The safety pin reminds me to look beneath the multiplicity of outer manifestations of hatred and consider a single root cause – fear, borne of ignorance.
Why is this important?
- Because naming root cause leads to root cure.
Naming fear as the cause behind hatred changes my response-ability. I will strive to respond to fear with the opposite of the problem. I will strive to respond with love.
Objectors will say “That’s ridiculous. We need to stand up to racists and stop them.”
But Dr. Martin Luther King said, “Hate cannot drive out hate. Only love can do that.”
And we cannot drive out their fear with our fear.
We’ve tried. It doesn’t work. It isn’t sustainable.
Instead we stand in love – not a wimpy love, but a love that insists on itself – a love that listens, a love that sees possibilities beyond positions, a love that is strong enough to be humble, a love that aligns us with the truth of good-for-all.
The pin reminds me to pray: “Dear Love, I barely understand the fullness of your grace. But please help me. I want to stop acting out of fear. I am willing to be vulnerable. I am willing to serve. Love, how shall I serve Love with greater love?”
A true answer will always involve more love, not less.
- The Safety Pin illuminates our shared virtue.
A moment ago, I wrote that the root cause of hatred is fear borne out of ignorance. “Ignorance of what?” you might ask.
Ignorance of our true nature. We forget that we are an interconnected organism called One Life.
Because we are one, underneath all differences, we share more than we know.
This video sent to me by a congregant helped me see the commonality beneath surface disagreements.
The video and the pin help me remember that we have much in common. The agenda we hold most in common is the urgency of love. We need to love and be loved. We need to see love, claim love, teach love and champion love. We need to talk about love because the news media rarely covers love.
And because the news won’t cover love, we have to cover love – and let love cover us – because we are love.
- The Safety Pin offers children and others a way to participate.
Not everyone is equipped to protest or call their elected officials. But everyone can help and all help matters.
The day we handed out safety pins in our Center, I witnessed a young mom and her son at the back of the church sorting through the safety pins to find the ones they wanted. I knew this mom would teach her son about kindness, and saying no to bullies, and protecting others.
They give me hope.
- The Safety Pin helps one person.
In the debate about the legitimacy of the Safety Pin as a change agent, I admit, I was concerned that wearing a pin could be insulting. Then I had a conversation that changed everything. I spoke with “John,” a gay friend who grew up in the seventies. I asked him, “Are you pro-pin?”
He said, “I wish there had been Safety Pins when I was in High School. I could have used a safe place.”

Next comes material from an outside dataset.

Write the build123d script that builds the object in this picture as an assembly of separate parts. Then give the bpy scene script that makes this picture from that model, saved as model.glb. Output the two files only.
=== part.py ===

I threw up my hands in a gesture of surrender and said, “That’s it. End of story. If I can help one person by wearing a pin, then I’ve accomplished something.”
It’s true. The intimate, infinite ripples of positive change do not stop with me. They start with me. They start with all of us.
In this post, I’ve given a lot of power to Safety Pins. In my life, I’ve given a lot of power to haters. In the realm of Absolute Reality where power is perception, the pin and the haters have as much power as we give them… That’s something to ponder.
Where will you invest your power?
Going back to the congregant who asked if it was okay to stick our pins into mean people….
I won’t advocate literal pin-violence, but maybe we could visualize a hater, an organization, or an ideology as a balloon –a really big balloon like something out of the Macy’s Thanksgiving Parade.
We see the balloon, filled with hot air. We name it fear. Then we stick a pin in it. We watch its bloated nothingness disappear.
It’s a metaphor: A pin is a symbol for truth, inner transformation, and inspired acts of loving kindness. A pin can deflate and defeat huge, scary things. A pin (i.e. love) can create miracles when we empower it.
I’m giving my power to the pin and all it stands for. I’ll back up that power with conscious action. I hope you will too. Happy Thanksgiving.